__THE EXERCISE__:
Find the lines holding "axes" and copy them.

— Begin —

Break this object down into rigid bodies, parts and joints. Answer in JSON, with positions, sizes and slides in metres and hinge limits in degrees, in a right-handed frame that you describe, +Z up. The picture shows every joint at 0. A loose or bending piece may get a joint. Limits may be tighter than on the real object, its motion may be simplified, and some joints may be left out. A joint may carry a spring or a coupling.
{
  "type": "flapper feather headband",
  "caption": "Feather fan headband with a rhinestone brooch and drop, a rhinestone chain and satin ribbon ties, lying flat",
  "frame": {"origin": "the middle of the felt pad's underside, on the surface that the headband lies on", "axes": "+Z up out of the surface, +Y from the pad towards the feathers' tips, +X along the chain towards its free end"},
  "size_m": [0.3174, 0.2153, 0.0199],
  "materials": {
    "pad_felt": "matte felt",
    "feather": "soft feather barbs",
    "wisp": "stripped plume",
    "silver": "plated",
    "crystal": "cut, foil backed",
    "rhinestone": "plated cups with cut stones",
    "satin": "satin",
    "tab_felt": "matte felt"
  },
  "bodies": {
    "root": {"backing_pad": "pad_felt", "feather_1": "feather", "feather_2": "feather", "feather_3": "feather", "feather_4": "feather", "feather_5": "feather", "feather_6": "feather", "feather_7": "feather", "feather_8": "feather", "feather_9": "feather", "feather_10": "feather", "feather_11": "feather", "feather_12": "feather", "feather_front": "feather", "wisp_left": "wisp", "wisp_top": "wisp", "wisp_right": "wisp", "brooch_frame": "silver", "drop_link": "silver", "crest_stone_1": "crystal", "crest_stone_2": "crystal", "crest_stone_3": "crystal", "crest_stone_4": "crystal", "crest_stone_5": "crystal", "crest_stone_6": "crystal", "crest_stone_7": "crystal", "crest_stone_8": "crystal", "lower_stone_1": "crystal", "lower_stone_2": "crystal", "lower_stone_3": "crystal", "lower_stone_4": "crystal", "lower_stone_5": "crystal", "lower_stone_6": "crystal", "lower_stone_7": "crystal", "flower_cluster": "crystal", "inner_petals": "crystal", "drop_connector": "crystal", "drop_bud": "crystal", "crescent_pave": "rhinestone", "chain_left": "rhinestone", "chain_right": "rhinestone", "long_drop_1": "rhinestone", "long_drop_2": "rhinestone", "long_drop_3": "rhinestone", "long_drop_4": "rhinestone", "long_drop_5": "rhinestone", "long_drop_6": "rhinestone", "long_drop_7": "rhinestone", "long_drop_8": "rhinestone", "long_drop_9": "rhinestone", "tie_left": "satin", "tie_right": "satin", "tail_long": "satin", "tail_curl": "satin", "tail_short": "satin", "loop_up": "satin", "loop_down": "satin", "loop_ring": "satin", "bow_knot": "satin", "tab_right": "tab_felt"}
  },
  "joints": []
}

— End —
— Begin —

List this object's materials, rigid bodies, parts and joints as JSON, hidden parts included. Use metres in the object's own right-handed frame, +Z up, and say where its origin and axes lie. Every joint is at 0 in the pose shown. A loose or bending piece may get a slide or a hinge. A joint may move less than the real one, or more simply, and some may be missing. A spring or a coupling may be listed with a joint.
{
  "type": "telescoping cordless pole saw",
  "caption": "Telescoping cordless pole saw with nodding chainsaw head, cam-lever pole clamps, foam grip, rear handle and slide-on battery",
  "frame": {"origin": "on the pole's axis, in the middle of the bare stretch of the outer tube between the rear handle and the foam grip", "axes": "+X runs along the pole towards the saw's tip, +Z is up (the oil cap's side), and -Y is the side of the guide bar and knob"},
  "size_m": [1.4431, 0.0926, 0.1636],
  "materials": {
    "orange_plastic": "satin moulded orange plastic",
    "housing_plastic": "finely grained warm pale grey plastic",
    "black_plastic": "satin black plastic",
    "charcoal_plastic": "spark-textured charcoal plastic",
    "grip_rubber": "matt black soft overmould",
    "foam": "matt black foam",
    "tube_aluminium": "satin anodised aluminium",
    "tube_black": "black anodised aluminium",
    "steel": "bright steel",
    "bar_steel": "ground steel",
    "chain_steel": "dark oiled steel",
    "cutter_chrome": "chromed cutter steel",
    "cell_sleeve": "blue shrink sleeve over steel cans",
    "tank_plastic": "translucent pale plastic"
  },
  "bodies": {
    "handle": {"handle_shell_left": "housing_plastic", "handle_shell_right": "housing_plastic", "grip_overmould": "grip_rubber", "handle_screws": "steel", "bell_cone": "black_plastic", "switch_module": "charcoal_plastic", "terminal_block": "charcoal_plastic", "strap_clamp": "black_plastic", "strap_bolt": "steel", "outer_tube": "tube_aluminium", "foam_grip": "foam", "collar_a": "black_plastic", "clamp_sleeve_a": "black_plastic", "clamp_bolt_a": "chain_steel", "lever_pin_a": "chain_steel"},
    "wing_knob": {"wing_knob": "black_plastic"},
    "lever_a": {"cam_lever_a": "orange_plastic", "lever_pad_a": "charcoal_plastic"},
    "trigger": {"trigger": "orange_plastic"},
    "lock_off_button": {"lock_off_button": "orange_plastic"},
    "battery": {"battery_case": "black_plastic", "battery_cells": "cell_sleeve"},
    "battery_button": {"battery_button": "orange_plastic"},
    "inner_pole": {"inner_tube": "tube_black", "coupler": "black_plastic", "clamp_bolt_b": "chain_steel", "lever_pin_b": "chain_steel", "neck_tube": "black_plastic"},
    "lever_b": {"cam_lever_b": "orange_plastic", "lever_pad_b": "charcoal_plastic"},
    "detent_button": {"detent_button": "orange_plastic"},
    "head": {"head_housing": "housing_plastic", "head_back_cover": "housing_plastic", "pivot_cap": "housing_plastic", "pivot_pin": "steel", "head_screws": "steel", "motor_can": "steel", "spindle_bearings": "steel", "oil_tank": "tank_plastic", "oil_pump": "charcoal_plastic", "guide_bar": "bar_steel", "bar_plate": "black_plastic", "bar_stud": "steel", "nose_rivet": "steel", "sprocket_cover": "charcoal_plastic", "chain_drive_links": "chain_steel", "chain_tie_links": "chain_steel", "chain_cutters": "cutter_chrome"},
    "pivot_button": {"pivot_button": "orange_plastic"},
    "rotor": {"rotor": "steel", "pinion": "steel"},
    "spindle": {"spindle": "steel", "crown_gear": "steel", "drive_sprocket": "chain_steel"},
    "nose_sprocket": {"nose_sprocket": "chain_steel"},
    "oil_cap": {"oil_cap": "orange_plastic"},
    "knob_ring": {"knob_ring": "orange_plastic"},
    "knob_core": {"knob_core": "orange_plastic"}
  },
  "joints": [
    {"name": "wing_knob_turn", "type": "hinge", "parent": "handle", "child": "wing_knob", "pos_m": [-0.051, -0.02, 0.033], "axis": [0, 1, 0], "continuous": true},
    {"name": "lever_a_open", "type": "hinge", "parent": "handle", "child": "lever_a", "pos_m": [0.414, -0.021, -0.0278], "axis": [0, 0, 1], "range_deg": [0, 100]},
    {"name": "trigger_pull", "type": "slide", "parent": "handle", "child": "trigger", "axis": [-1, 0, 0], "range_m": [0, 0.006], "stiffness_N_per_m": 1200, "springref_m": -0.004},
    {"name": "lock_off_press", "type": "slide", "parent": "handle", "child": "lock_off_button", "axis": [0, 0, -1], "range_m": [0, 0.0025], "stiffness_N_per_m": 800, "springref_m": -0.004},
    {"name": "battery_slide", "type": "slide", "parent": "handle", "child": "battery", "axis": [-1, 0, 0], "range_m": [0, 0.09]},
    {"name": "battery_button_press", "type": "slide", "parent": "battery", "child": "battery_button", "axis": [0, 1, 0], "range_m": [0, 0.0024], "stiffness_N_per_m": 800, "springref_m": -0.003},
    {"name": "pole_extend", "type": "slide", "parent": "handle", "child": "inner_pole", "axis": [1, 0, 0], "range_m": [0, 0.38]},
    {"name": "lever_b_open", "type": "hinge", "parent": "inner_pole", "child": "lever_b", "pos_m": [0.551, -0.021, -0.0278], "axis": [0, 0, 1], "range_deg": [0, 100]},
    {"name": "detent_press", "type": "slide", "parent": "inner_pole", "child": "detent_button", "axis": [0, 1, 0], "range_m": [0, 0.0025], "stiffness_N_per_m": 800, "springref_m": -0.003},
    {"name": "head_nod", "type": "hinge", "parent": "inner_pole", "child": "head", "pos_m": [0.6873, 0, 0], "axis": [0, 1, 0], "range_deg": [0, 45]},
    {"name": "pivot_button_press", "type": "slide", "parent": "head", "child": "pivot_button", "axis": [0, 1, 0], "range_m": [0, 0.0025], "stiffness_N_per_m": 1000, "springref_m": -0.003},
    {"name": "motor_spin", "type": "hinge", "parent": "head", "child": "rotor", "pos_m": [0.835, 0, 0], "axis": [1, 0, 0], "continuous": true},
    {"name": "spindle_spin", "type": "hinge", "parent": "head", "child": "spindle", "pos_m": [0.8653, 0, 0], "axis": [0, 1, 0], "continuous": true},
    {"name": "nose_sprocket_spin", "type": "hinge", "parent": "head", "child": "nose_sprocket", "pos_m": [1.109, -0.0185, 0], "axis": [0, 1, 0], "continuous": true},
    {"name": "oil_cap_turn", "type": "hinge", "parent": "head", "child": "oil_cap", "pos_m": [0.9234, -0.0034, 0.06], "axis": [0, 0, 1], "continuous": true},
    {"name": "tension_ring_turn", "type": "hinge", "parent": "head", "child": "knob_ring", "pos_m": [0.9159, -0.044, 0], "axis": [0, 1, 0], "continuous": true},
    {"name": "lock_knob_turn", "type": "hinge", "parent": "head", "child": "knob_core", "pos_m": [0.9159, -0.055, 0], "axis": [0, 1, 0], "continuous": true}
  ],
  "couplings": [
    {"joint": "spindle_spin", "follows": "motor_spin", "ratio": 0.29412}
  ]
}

— End —

__TASK RESULT__:
  "frame": {"origin": "the middle of the felt pad's underside, on the surface that the headband lies on", "axes": "+Z up out of the surface, +Y from the pad towards the feathers' tips, +X along the chain towards its free end"},
List this object's materials, rigid bodies, parts and joints as JSON, hidden parts included. Use metres in the object's own right-handed frame, +Z up, and say where its origin and axes lie. Every joint is at 0 in the pose shown. A loose or bending piece may get a slide or a hinge. A joint may move less than the real one, or more simply, and some may be missing. A spring or a coupling may be listed with a joint.
  "frame": {"origin": "on the pole's axis, in the middle of the bare stretch of the outer tube between the rear handle and the foam grip", "axes": "+X runs along the pole towards the saw's tip, +Z is up (the oil cap's side), and -Y is the side of the guide bar and knob"},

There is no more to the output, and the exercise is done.